Figure 4: A computational storage drive can include multiple ARC processors for different functions

Adding computational requirements to the computational storage drive can rapidly increase the processing needs. To support the requirements, the DesignWare ARC HS6x processors feature a dual-issue, 64-bit superscalar architecture (Figure 6). The processors offer outstanding performance delivering up to 6.1 CoreMark/MHz with a small area footprint and low power consumption.

The ARC HS6x processors are based on the advanced ARCv3 instruction set architecture (ISA) and pipeline, which provides leadership power efficiency and code density.
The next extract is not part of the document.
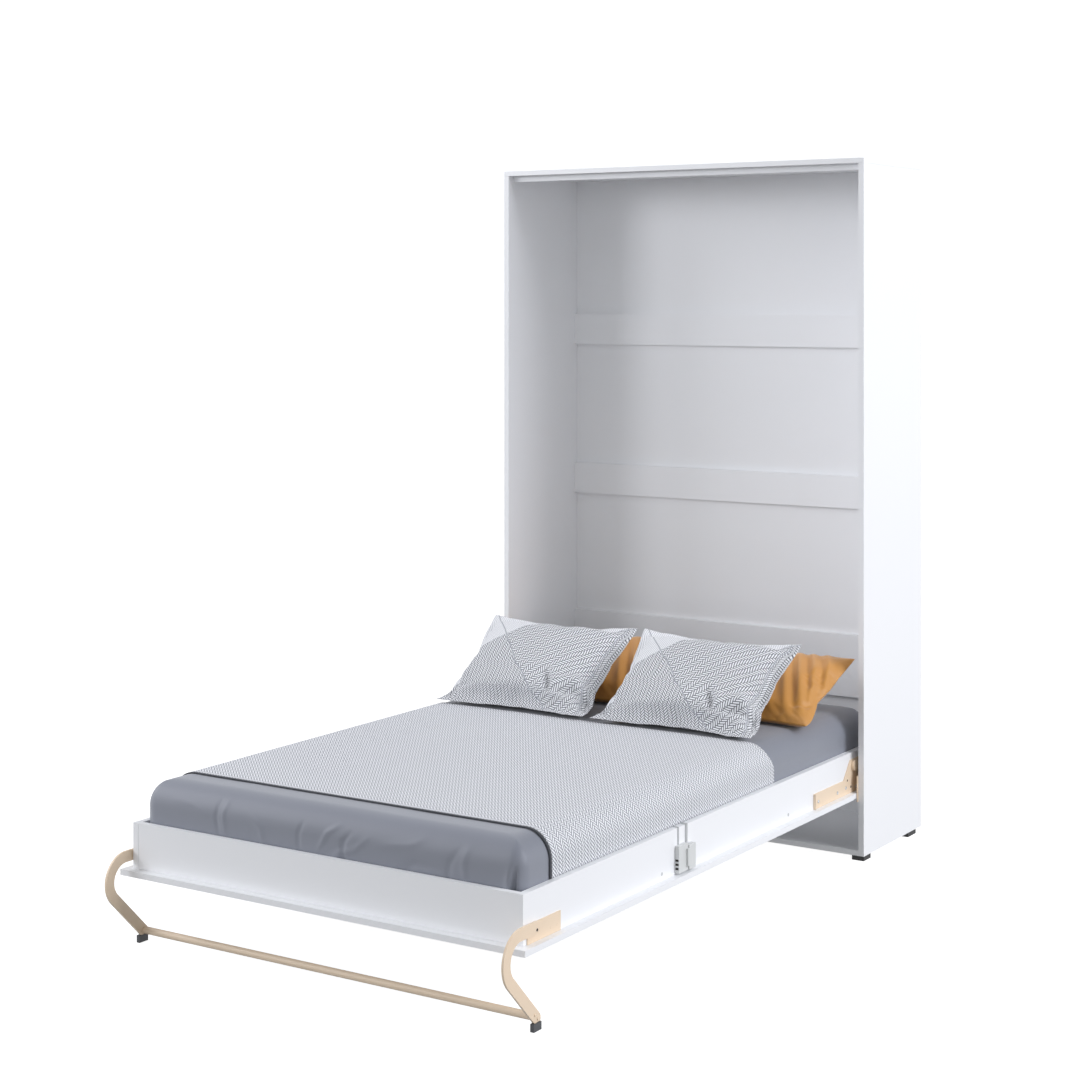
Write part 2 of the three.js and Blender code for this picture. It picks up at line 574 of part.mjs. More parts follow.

The processors feature a 52-bit physical address space and can directly address memories up to 4.5 Petabytes (4.5x1015) in size.

As you push more of the external computation beyond the storage access control into the local storage processor, you will need to architect additional processing overhead that can support the required programming workloads.  ARC HS6x cores are well suited to provide this additional processing capability.

 

ARC HS6x Processor

Figure 5: ARC HS6x Processor

For applications requiring even higher performance, multicore processor versions of the HS6x are available with support for up to 12 ARC HS6x CPU cores and up to 16 hardware accelerators in a single, coherent processor cluster. 

Conclusion

The transition from traditional storage architectures to computational storage is ongoing. In traditional storage systems, the host processor handles all of the storage requests and data copies from storage to DRAM. This is inherently less efficient than computational storage. As we move towards in-storage or computational storage architectures, manipulating data is done locally on the drive itself. In this way, instead of the host having to receive and analyze the data, the host can initiate the request and let the computational storage drive, with an integrated ARC processor, handle the pre-processing. The host waits for an indication that the processing is complete and the data subset is ready for the host. This reduces power consumption and accelerates performance as a much smaller amount of data is transferred between the host and the storage devices.